The LSAT is two days away. To quell some of your anxiety, we’re bringing you a quick tip for each section of the LSAT.
Logical Reasoning
Logical Reasoning is dominated by the Operation family. Strengthen, Weaken and Necessary questions will make up the bulk of your test. Your key to success is to find the main point and focus on it. That’s what you’re trying to strengthen or weaken. That’s where the assumption becomes apparent. If you don’t know what the main point is, you’re gonna have a bad time. So this Saturday, for each Operation question, please find the main point.
Logic Games
Note: As of August 2024, the LSAT will no longer have a Logic Games Section. The June 2024 exam will be the final LSAT with Logic Games. Learn more about the change here.
At this point, you’re about as good at Logic Games as you’re going to be. However, things may go horribly, terribly, awfully wrong if you fail to double check your rules. You might not even know how bad things went until you get your score back. This is because rule misrepresentations are predictable. “Thomas and Rutabaga are separated by exactly one chair.” That’s a reversible block, but I’ll bet you dollars to donuts a ton of people would represent that as a non-reversible block. The test makers know this and can offer you up wrong answer choices that would fit the misrepresented rule. So, make sure you double, and triple check your rules.
Reading Comprehension
For Reading Comprehension, make sure you read really hard. Just kidding. There’s no way you can do well on the Reading Comprehension section if you don’t stick to the methods you’ve been learning during these past months. Don’t get nervous and then try to freestyle it.
The key, for me, was always nailing the Main Point question. Heck, sometimes just knowing the main point can lead you to the correct answer choice for four questions! (Think: Main Point, Author’s Attitude, “Best Title,” “Append a Sentence to the End”).

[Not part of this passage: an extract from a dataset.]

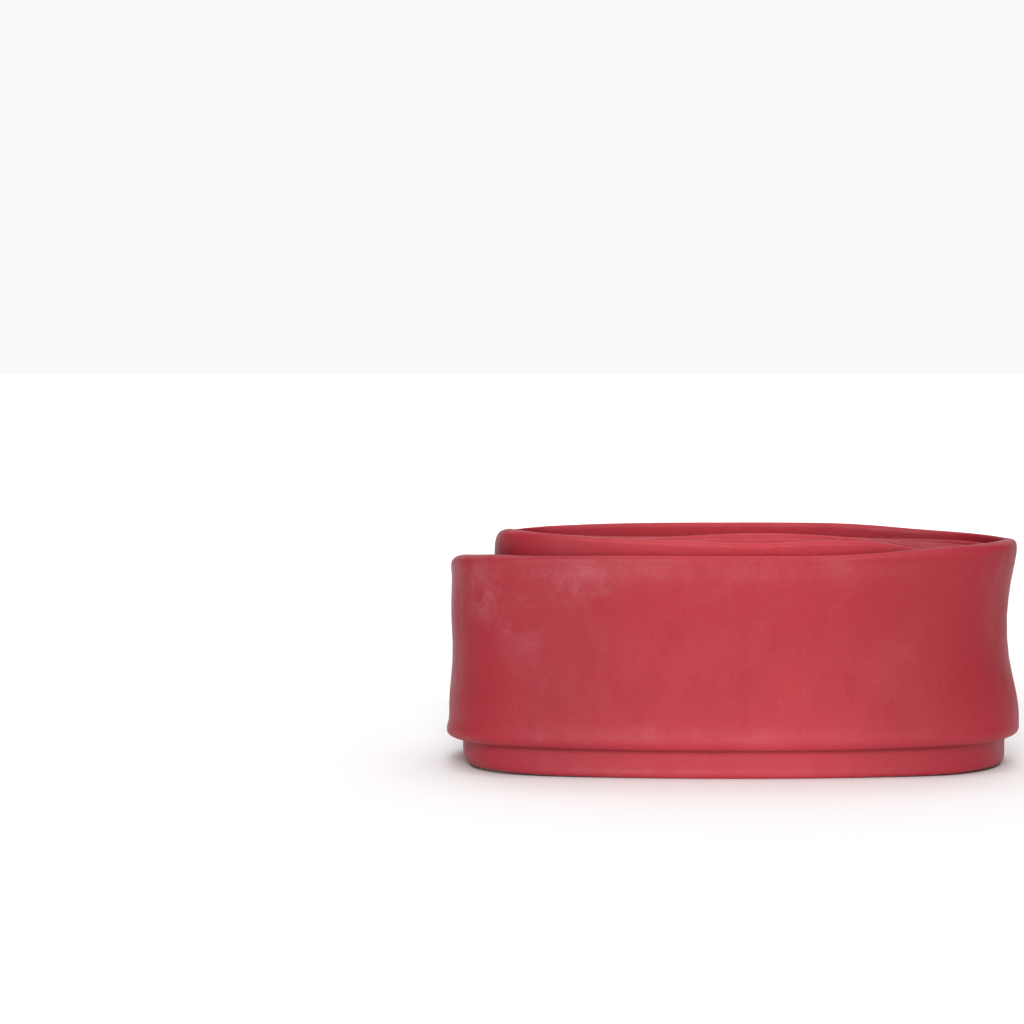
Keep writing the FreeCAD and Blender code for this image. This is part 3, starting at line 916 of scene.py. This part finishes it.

So, here’s my favorite Reading Comp method: Look for the problem, mystery, or question that’s the subject of the author’s passage. This will often lead you to the main point. If the author identifies a favored solution to their problem, then that solution is the main point. If there’s no solution, the main point is just the problem. If there are many solutions and the author doesn’t pick one, then the main point is just a neutral summary of all the solutions.
Good luck!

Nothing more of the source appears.